1. A low-dose CT apparatus, comprising: a plurality of x-ray sources disposed on a gantry and spaced apart along a z-axis, the sources being configured to produce substantially overlapping fan beams, wherein overlap is substantially complete at a detector surface;at least one x-ray detector configured to receive substantially overlapping fan beams from the plurality of x-ray sources; anda controller in electronic communication with the plurality of x-ray sources, wherein the controller is adapted to switch the plurality of x-ray sources between on and off states such that only one x-ray source is in an on state at any time, and wherein the controller circuit is in electronic communication with the at least one x-ray detector and is adapted to synchronize the at least one x-ray detector with the plurality of x-ray sources such that detected x-rays can be matched to an x-ray source.

2. The apparatus of claim 1, wherein the plurality of x-ray sources comprises one or more of a pair of fixed-anode vacuum tube sources or a pair of rotating anode sources.

3. The apparatus of claim 2, wherein the pair of x-ray sources is operated at a current from 10 to 60 mA.

4. The apparatus of claim 2, wherein the x-ray intensity is from about 2 mSv to about 8 mSv.

5. The apparatus of claim 2, wherein each of the x-ray sources has an on-state of about 10 to 100 ms.

6. The apparatus of claim 5, wherein each of the x-ray sources has an off-state of about 10 to 100 ms.

7. The apparatus of claim 6, wherein only one x-ray source at a time is in an on-state.

8. The apparatus of claim 1, wherein the apparatus operates according to a step and shoot protocol or a spiral scan protocol.

9. The apparatus of claim 1, further comprising a computing device in electronic data communication with the at least one x-ray detector, wherein the computing device is programmed with an ordered subset expectation optimization image reconstruction protocol.

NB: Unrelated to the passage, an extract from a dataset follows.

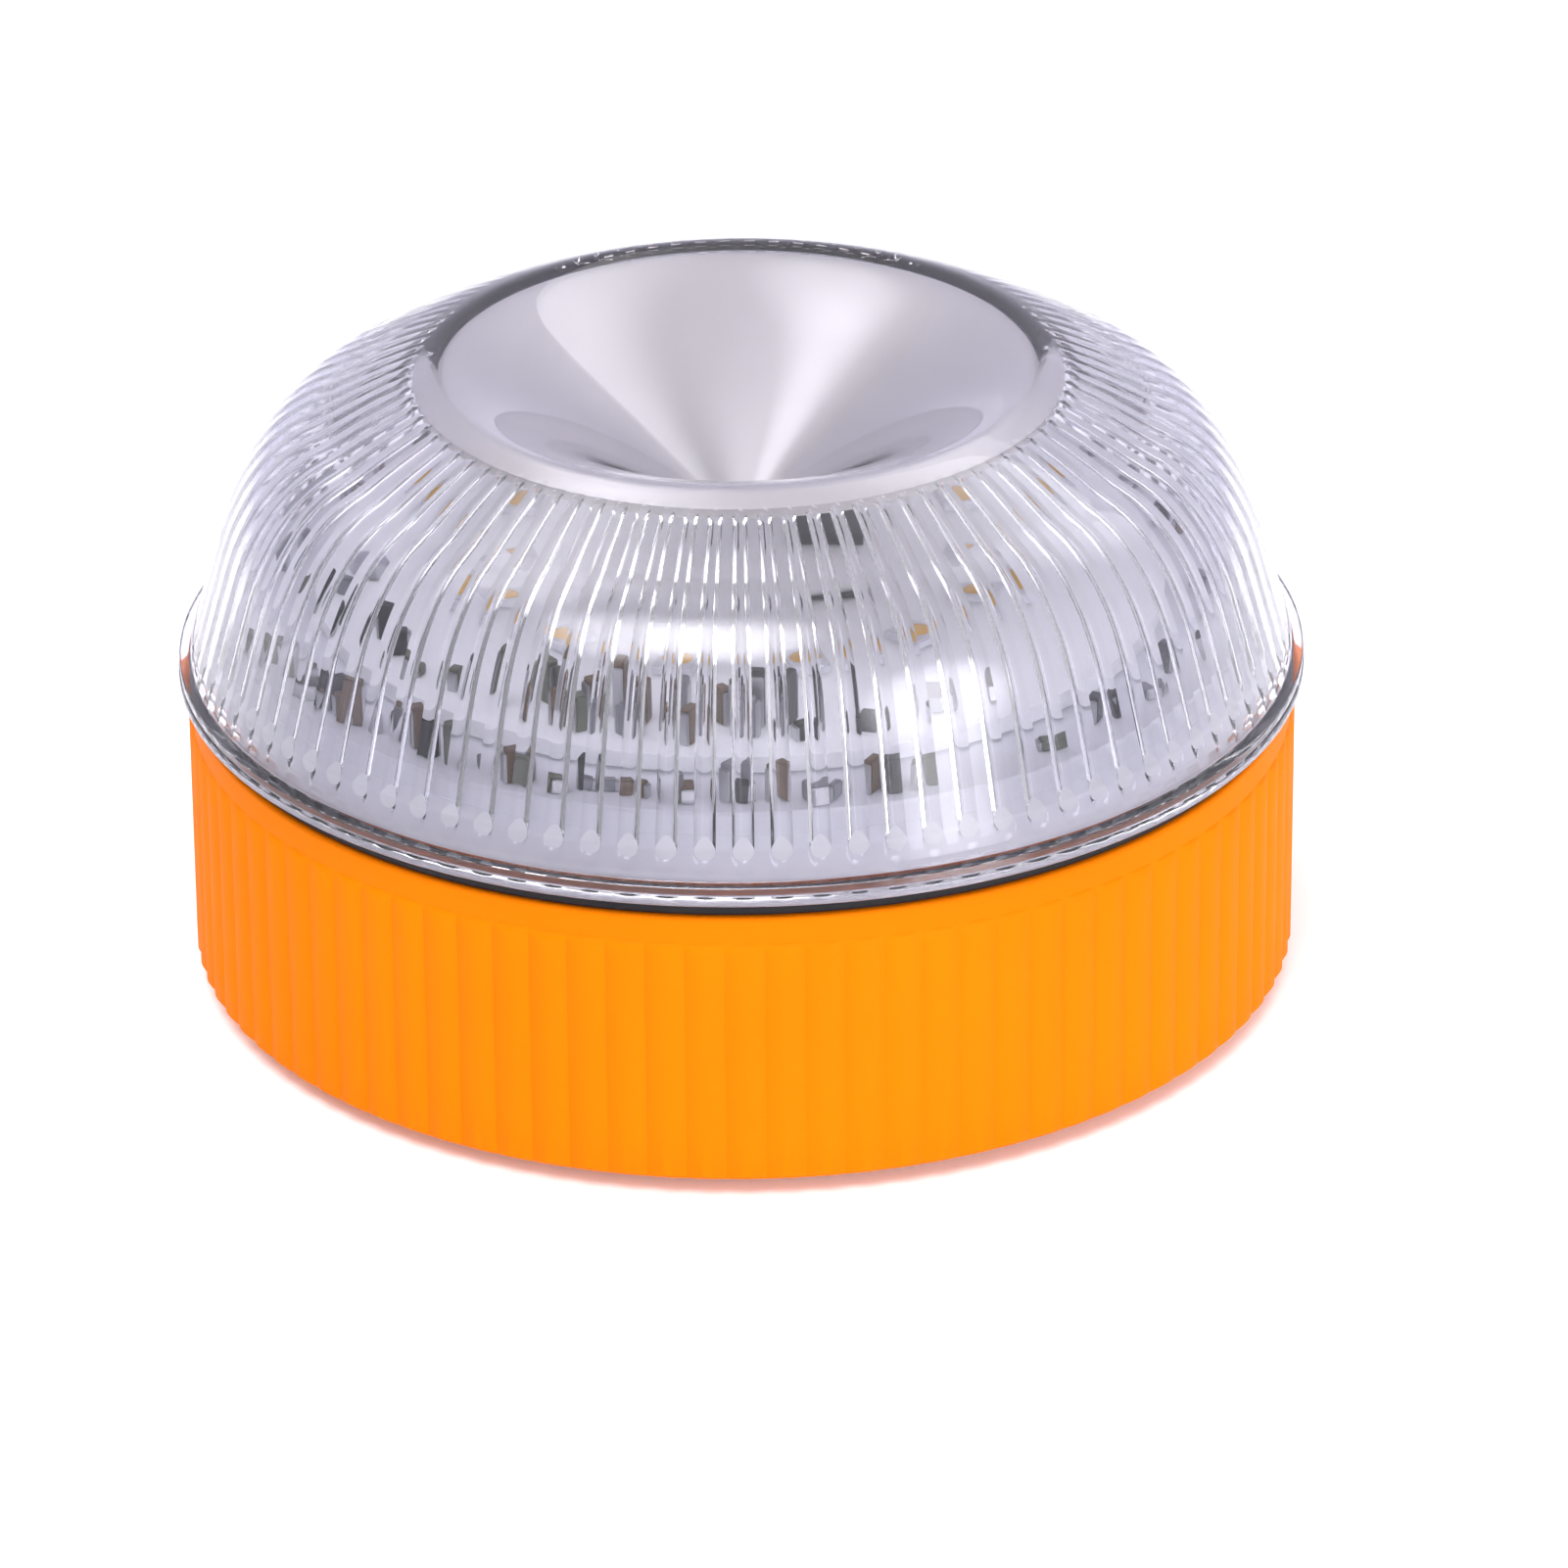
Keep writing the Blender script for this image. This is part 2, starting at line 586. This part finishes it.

10. A low-dose CT apparatus, comprising: a pair of fixed-anode vacuum tube sources disposed on a gantry and spaced apart along a z-axis, the sources being configured to produce substantially overlapping fan beams, wherein overlap is substantially complete at a detector surface, and, wherein each of the x-ray sources defines a 50% duty cycle having an on-state of about 10 to 100 ms;at least one x-ray detector configured to receive substantially overlapping fan beams from the plurality of x-ray sources; anda controller in electronic communication with the plurality of x-ray sources, wherein the controller is adapted to switch the plurality of x-ray sources between on and off states such that only one x-ray source is in an on state at any time, and wherein the controller circuit is in electronic communication with the at least one x-ray detector and is adapted to synchronize the at least one x-ray detector with the plurality of x-ray sources such that detected x-rays can be matched to an x-ray source.

11. The apparatus of claim 10, wherein only one x-ray source at a time is in an on-state.

12. The apparatus of claim 10, wherein the apparatus operates according to a step and shoot protocol or a spiral scan protocol.

13. The apparatus of claim 10, further comprising a computing device in electronic data communication with the at least one x-ray detector, wherein the computing device is programmed with an ordered subset expectation optimization image reconstruction protocol.